Set problem
Go through the listing and pick out each line with the word "context" in it.

Dataset excerpt
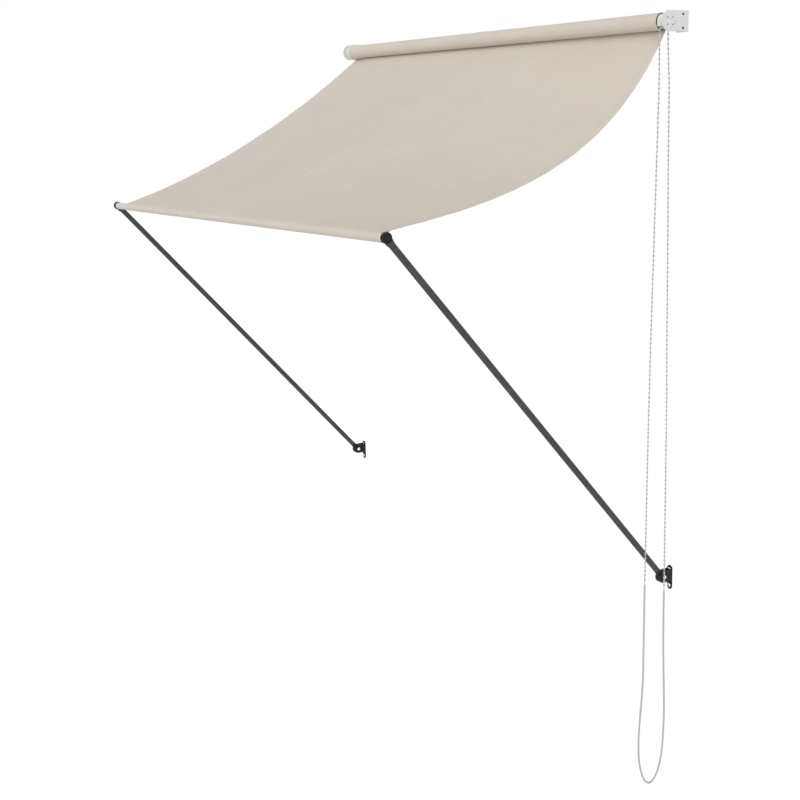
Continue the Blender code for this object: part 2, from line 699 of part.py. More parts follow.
def arm(side, pivot):
    """One arm, along +Z from its wall pivot: cast foot, tube and cast head."""
    tube_start = FOOT_NECK + GAP
    tube_end = ARM_LENGTH - HEAD_NECK - GAP
    inside = ARM_TUBE_RADIUS - ARM_TUBE_WALL
    turned_object(
        "arm_tube_" + side, ring_profile(tube_start, tube_end, inside, ARM_TUBE_RADIUS), "Z",
        "anthracite_steel", (0, 0, 0), pivot
    )
    half = FOOT_THICKNESS / 2
    bore = PIVOT_BOLT_RADIUS + FIT
    edge = 0.0012
    hub = [
        (-half, bore),
        (-half, FOOT_RADIUS - edge),
        (-half + edge, FOOT_RADIUS),
        (half - edge, FOOT_RADIUS),
        (half, FOOT_RADIUS - edge),
        (half, SPRING_POCKET_RADIUS),
        (half - SPRING_POCKET_DEPTH, SPRING_POCKET_RADIUS),
        (half - SPRING_POCKET_DEPTH, bore),
    ]
    foot = turned_object("arm_foot_" + side, hub, "X", "anthracite_cast", (0, 0, 0), pivot)
    spigot = inside - FIT
    clear = EAR_RADIUS + 2 * GAP
    sections = [
        neck_section(SPRING_POCKET_RADIUS + 0.002, half - GAP, ARM_TUBE_RADIUS + 0.0020),
        neck_section(clear, half - GAP, ARM_TUBE_RADIUS + 0.0007),
        neck_section(clear + 0.006, ARM_TUBE_RADIUS, ARM_TUBE_RADIUS + 0.0004),
        neck_section(FOOT_NECK - 0.003, ARM_TUBE_RADIUS + 0.0003, ARM_TUBE_RADIUS + 0.0003),
        neck_section(FOOT_NECK, ARM_TUBE_RADIUS, ARM_TUBE_RADIUS),
        neck_section(FOOT_NECK, spigot, spigot),
        neck_section(FOOT_NECK + SPIGOT_LENGTH, spigot, spigot),
    ]
    neck = add_object("arm_foot_%s_neck" % side, lofted(bmesh.new(), sections), None, pivot)
    combine(foot, neck, "UNION")
    top = ARM_LENGTH
    half = HEAD_THICKNESS / 2
    bore = BAR_BOLT_RADIUS + FIT
    hub = [
        (-half, bore),
        (-half, HEAD_RADIUS - edge),
        (-half + edge, HEAD_RADIUS),
        (half - edge, HEAD_RADIUS),
        (half, HEAD_RADIUS - edge),
        (half, bore),
    ]
    head = turned_object("arm_head_" + side, hub, "X", "anthracite_cast", (0, 0, top), pivot)
    neck_end = top - HEAD_NECK
    sections = [
        neck_section(top - bore - 0.002, half - GAP, HEAD_RADIUS - 0.002),
        neck_section(top - HEAD_RADIUS, half - GAP, HEAD_RADIUS - 0.0015),
        neck_section(top - HEAD_RADIUS - 0.008, ARM_TUBE_RADIUS, ARM_TUBE_RADIUS + 0.0010),
        neck_section(neck_end + 0.003, ARM_TUBE_RADIUS + 0.0003, ARM_TUBE_RADIUS + 0.0003),
        neck_section(neck_end, ARM_TUBE_RADIUS, ARM_TUBE_RADIUS),
        neck_section(neck_end, spigot, spigot),
        neck_section(neck_end - SPIGOT_LENGTH, spigot, spigot),
    ]
    neck = add_object("arm_head_%s_neck" % side, lofted(bmesh.new(), sections), None, pivot)
    combine(head, neck, "UNION")


def wall_pivot(side, x):
    """The wall bracket of one arm with its two ears, bolt, nut, torsion spring and wall screws."""
    node = "arm_bracket_" + side
    half_width = EAR_OUTER
    middle = PIVOT_Z - WALL_PLATE_DROP
    straight = WALL_PLATE_HEIGHT / 2 - half_width
    outline = circle_points((x, middle + straight), half_width, 12, 0.0, math.pi)
    outline += circle_points((x, middle - straight), half_width, 12, math.pi, math.pi)
    holes = []
    for end in (-1, 1):
        holes.append(circle_points((x, middle + end * WALL_HOLE_SPACING / 2), WALL_HOLE_RADIUS))
    plate = sheet_metal(
        bmesh.new(), outline, holes, lambda a, z: Vector((a, 0.0, z)), (0, -1, 0),
        WALL_PLATE_THICKNESS
    )
    bracket = add_object(node, plate, "anthracite_cast", smooth=False)
    for name, ear_x in (("inner", x - EAR_OUTER), ("outer", x + EAR_INNER)):
        ear = [(-WALL_PLATE_THICKNESS / 2, PIVOT_Z - EAR_RADIUS)]
        ear += [(-WALL_PLATE_THICKNESS / 2, PIVOT_Z + EAR_RADIUS)]
        ear += circle_points((PIVOT_Y, PIVOT_Z), EAR_RADIUS, 16, math.pi / 2, math.pi)
        bore = circle_points((PIVOT_Y, PIVOT_Z), PIVOT_BOLT_RADIUS + FIT)
        solid = sheet_metal(
            bmesh.new(), ear, [bore], lambda y, z, ear_x=ear_x: Vector((ear_x, y, z)),
            (1, 0, 0), EAR_THICKNESS
        )
        combine(bracket, add_object("%s_%s_ear" % (node, name), solid, None, smooth=False), "UNION")
    centre = Vector((x, PIVOT_Y, PIVOT_Z))
    face = EAR_OUTER + GAP
    tail = face + NUT_HEIGHT + BOLT_TAIL
    bolt = [
        (-tail, 0.0),
        (-tail, PIVOT_BOLT_RADIUS),
        (face, PIVOT_BOLT_RADIUS),
        (face, PIVOT_HEAD_RADIUS),
        (face + PIVOT_HEAD_HEIGHT * 0.6, PIVOT_HEAD_RADIUS),
        (face + PIVOT_HEAD_HEIGHT, PIVOT_HEAD_RADIUS * 0.7),
        (face + PIVOT_HEAD_HEIGHT, 0.0),
    ]
    turned_object("pivot_bolt_" + side, bolt, "X", "zinc", centre)
    hexagon = circle_points((PIVOT_Y, PIVOT_Z), NUT_RADIUS, 6)
    bore = circle_points((PIVOT_Y, PIVOT_Z), PIVOT_BOLT_RADIUS + FIT)
    nut = sheet_metal(
        bmesh.new(), hexagon, [bore], lambda y, z: Vector((x - face, y, z)), (-1, 0, 0), NUT_HEIGHT
    )
    add_object("pivot_nut_" + side, nut, "zinc", smooth=False)
    coil_start = FOOT_THICKNESS / 2 - SPRING_WIRE
    room = SPRING_POCKET_DEPTH - 2 * SPRING_WIRE - GAP
    coil_object(
        "arm_spring_" + side, SPRING_MEAN_RADIUS, SPRING_WIRE, SPRING_TURNS, coil_start,
        room / SPRING_TURNS, "spring_steel", centre
    )
    for name, end in (("upper", 1), ("lower", -1)):
        place = (x, -WALL_PLATE_THICKNESS, middle + end * WALL_HOLE_SPACING / 2)
        wall_screw("arm_screw_%s_%s" % (side, name), place, WALL_PLATE_THICKNESS)


def wall_screw(node, place, plate):
    """A pan-head screw against a plate's front; its thread is shown down to the wall."""
    head = -GAP
    profile = [
        (plate - GAP, 0.0),
        (plate - GAP, SCREW_SHANK_RADIUS),
        (head, SCREW_SHANK_RADIUS),
        (head, SCREW_HEAD_RADIUS),
        (head - SCREW_HEAD_HEIGHT * 0.55, SCREW_HEAD_RADIUS * 0.94),
        (head - SCREW_HEAD_HEIGHT, SCREW_HEAD_RADIUS * 0.55),
        (head - SCREW_HEAD_HEIGHT, 0.0),
    ]
    turned_object(node, profile, "Y", "zinc", place, None, SMALL_ROUND)


def roller_screws():
    for side, outer, inward in (("drive", PLATE_OUTER, -1), ("idle", IDLE_OUTER, 1)):
        x = outer + inward * FLANGE_WIDTH / 2
        for name, end in (("upper", 1), ("lower", -1)):
            place = (x, -BRACKET_PLATE, end * FLANGE_SLOT_SPACING / 2)
            wall_screw("%s_screw_%s" % (side, name), place, BRACKET_PLATE)


def smooth_route(points, count):
    """Read evenly spaced points from a Catmull-Rom curve through the route's own points."""
    padded = [points[0] * 2 - points[1]] + points + [points[-1] * 2 - points[-2]]
    fine = []
    for a, b, c, d in zip(padded, padded[1:], padded[2:], padded[3:]):
        for k in range(24):
            t = k / 24
            fine.append((
                2 * b + (c - a) * t + (2 * a - 5 * b + 4 * c - d) * t * t
                + (3 * b - a - 3 * c + d) * t ** 3
            ) / 2)
    fine.append(points[-1])
    lengths = [0.0]
    for before, after in zip(fine, fine[1:]):
        lengths.append(lengths[-1] + (after - before).length)
    even = []
    k = 0
    for i in range(count):
        target = lengths[-1] * i / (count - 1)
        while k < len(lengths) - 2 and lengths[k + 1] < target:
            k += 1
        share = (target - lengths[k]) / (lengths[k + 1] - lengths[k])
        even.append(fine[k].lerp(fine[k + 1], share))
    return even


def chain_loop():
    """The operating chain's cord: half round the chain wheel, then down and back as a free loop."""
    hanging = [Vector((x, y, z)) for y, z, x in CHAIN_ROUTE]
    wheel_steps = 5
    front, back = [], []
    gap_angle = GAP / CHAIN_PITCH_RADIUS
    for k in range(wheel_steps):
        angle = math.pi / 2 + gap_angle + (math.pi / 2 - gap_angle) * k / (wheel_steps - 1)
        on_wheel = Vector((0, math.cos(angle), math.sin(angle))) * CHAIN_PITCH_RADIUS
        mirrored = Vector((0, -on_wheel.y, on_wheel.z))
        front.append(ROLLER + on_wheel + Vector((CHAIN_PLANE, 0, 0)))
        back.append(ROLLER + mirrored + Vector((CHAIN_PLANE, 0, 0)))
    route = front + hanging + list(reversed(back))
    points = front + smooth_route([front[-1]] + hanging + [back[-1]], CHAIN_POINTS)[1:-1]
    points += list(reversed(back))
    assert len(route) < len(points)
    curve = bpy.data.curves.new("chain_loop", "CURVE")
    curve.dimensions = "3D"
    curve.bevel_depth = CHAIN_CORD_RADIUS
    curve.bevel_resolution = 2
    curve.use_fill_caps = True
    spline = curve.splines.new("POLY")
    spline.points.add(len(points) - 1)
    for place, point in zip(points, spline.points):
        point.co = (*place, 1.0)
    curve.materials.append(finish("chain_loop", "grey_chain"))
    obj = bpy.data.objects.new("chain_loop", curve)
    bpy.context.collection.objects.link(obj)


def main():
    clear_scene()
    roller = add_pivot("roller_axis", ROLLER)
    bar = add_pivot("bar_axis", HEAD_RIGHT, along=HEAD_RIGHT - HEAD_LEFT)
    right = add_pivot("right_arm_axis", (ARM_RIGHT_X, PIVOT_Y, PIVOT_Z), ARM_ANGLE_RIGHT)
    left = add_pivot("left_arm_axis", (ARM_LEFT_X, PIVOT_Y, PIVOT_Z), ARM_ANGLE_LEFT)
    roller_bracket("drive_bracket", PLATE_OUTER, -1, True)
    roller_bracket("idle_bracket", IDLE_OUTER, 1, False)
    drive_housing()
    chain_drive(roller)
    idle_end(roller)
    roller_and_roll(roller)
    canvas_sheet()
    front_bar(bar)
    arm("right", right)
    arm("left", left)
    wall_pivot("right", ARM_RIGHT_X)
    wall_pivot("left", ARM_LEFT_X)
    roller_screws()
    chain_loop()


main()
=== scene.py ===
"""Looks of a drop-arm canvas awning: its cloth, chain, castings, fasteners, finishes and stage."""

import json
import math

import bmesh
import bpy
from mathutils import Matrix, Vector, noise


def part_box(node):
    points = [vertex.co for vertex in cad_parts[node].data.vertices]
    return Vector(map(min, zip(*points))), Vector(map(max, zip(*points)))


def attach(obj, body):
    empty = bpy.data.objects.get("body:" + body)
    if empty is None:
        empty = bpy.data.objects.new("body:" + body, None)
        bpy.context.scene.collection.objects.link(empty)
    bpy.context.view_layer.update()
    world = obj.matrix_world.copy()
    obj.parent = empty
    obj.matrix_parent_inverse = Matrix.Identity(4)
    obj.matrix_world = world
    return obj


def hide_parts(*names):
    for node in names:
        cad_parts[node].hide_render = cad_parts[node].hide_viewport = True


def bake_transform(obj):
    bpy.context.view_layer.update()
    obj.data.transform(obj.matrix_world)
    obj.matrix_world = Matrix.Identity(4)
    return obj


bl_info = {
    "name": "Drop-Arm Canvas Awning",
    "version": (1, 0, 0),
    "blender": (4, 5, 0),
    "location": "View3D > Sidebar > Awning",
    "description": "Dresses the awning's frame with cloth, chain, castings, fasteners and finishes",
    "category": "Object",
}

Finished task
    bpy.context.collection.objects.link(obj)
        bpy.context.scene.collection.objects.link(empty)
    bpy.context.view_layer.update()
    bpy.context.view_layer.update()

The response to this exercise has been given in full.